## Data excerpt
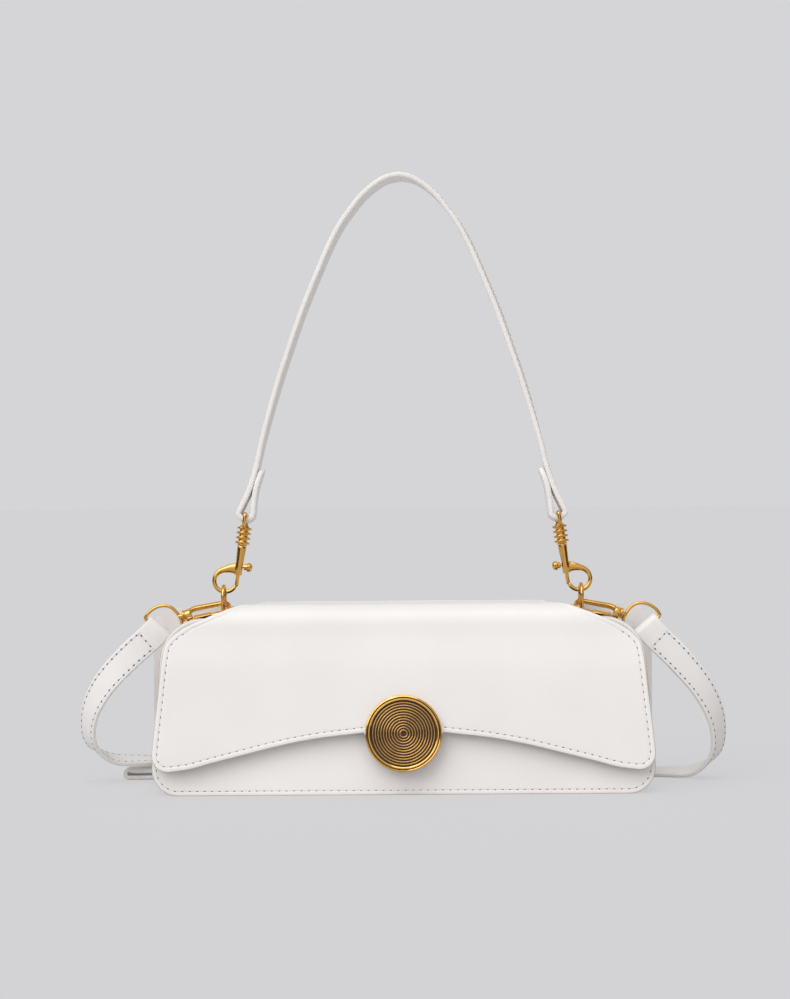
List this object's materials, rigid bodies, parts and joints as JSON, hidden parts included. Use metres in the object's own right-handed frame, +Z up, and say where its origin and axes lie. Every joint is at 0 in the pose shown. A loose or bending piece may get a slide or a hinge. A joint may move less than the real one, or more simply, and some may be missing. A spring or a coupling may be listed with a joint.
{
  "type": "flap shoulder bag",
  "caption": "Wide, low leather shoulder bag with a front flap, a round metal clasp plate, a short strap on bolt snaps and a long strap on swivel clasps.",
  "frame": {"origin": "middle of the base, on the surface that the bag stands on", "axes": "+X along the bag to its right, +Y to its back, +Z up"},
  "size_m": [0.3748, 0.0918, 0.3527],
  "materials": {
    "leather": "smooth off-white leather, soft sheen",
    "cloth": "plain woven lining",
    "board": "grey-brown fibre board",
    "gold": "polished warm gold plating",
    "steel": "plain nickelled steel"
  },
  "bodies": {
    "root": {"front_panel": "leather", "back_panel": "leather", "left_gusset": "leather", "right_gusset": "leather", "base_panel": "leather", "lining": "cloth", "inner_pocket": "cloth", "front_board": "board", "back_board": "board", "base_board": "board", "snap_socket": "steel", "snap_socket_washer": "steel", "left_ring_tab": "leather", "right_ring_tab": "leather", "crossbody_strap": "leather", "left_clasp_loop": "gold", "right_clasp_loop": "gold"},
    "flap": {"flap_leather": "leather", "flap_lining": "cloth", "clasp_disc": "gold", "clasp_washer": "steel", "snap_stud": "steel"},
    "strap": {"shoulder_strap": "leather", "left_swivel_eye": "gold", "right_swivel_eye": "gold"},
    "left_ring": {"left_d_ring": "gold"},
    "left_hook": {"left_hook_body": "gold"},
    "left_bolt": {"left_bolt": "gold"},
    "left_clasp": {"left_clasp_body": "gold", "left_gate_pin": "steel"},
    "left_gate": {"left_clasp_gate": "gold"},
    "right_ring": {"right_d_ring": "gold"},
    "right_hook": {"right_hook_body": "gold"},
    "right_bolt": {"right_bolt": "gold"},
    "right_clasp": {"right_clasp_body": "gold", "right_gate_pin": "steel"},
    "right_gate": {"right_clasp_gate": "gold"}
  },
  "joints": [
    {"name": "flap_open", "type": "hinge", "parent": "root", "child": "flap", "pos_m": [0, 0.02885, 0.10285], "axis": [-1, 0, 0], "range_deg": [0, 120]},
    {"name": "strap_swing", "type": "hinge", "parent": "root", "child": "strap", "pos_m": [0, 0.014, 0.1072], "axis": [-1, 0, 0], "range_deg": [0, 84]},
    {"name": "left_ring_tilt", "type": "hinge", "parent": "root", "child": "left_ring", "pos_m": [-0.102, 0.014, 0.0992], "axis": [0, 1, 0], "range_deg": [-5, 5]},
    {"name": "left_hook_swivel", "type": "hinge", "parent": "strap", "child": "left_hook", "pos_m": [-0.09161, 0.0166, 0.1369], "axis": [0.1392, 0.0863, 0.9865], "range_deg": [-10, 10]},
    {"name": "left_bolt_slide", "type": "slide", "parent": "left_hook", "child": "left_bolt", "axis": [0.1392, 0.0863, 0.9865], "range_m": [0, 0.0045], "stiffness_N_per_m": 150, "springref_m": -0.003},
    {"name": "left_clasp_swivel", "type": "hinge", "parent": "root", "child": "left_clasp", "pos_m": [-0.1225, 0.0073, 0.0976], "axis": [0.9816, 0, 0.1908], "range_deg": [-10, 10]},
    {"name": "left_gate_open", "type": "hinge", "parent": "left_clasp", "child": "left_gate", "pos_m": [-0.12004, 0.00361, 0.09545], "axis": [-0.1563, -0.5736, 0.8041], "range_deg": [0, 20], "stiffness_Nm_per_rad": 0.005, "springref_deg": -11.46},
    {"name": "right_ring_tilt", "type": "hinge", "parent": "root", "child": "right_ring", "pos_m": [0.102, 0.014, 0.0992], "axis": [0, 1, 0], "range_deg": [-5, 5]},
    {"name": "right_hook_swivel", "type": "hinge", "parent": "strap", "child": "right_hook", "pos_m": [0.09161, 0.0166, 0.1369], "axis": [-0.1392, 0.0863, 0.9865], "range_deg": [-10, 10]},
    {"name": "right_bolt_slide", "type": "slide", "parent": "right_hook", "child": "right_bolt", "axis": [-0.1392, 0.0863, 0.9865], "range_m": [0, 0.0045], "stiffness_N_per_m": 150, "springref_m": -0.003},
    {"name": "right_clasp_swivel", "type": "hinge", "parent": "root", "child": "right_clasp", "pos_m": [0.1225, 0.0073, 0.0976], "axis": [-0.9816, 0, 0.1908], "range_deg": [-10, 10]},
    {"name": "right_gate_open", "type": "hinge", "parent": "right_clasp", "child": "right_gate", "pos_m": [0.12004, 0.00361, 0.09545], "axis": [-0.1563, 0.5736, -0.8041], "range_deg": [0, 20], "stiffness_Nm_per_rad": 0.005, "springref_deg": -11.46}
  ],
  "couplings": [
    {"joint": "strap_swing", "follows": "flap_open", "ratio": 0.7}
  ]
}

## Your goal
All lines above containing the string "joints" are to be collected.

## Complete answer
List this object's materials, rigid bodies, parts and joints as JSON, hidden parts included. Use metres in the object's own right-handed frame, +Z up, and say where its origin and axes lie. Every joint is at 0 in the pose shown. A loose or bending piece may get a slide or a hinge. A joint may move less than the real one, or more simply, and some may be missing. A spring or a coupling may be listed with a joint.
  "joints": [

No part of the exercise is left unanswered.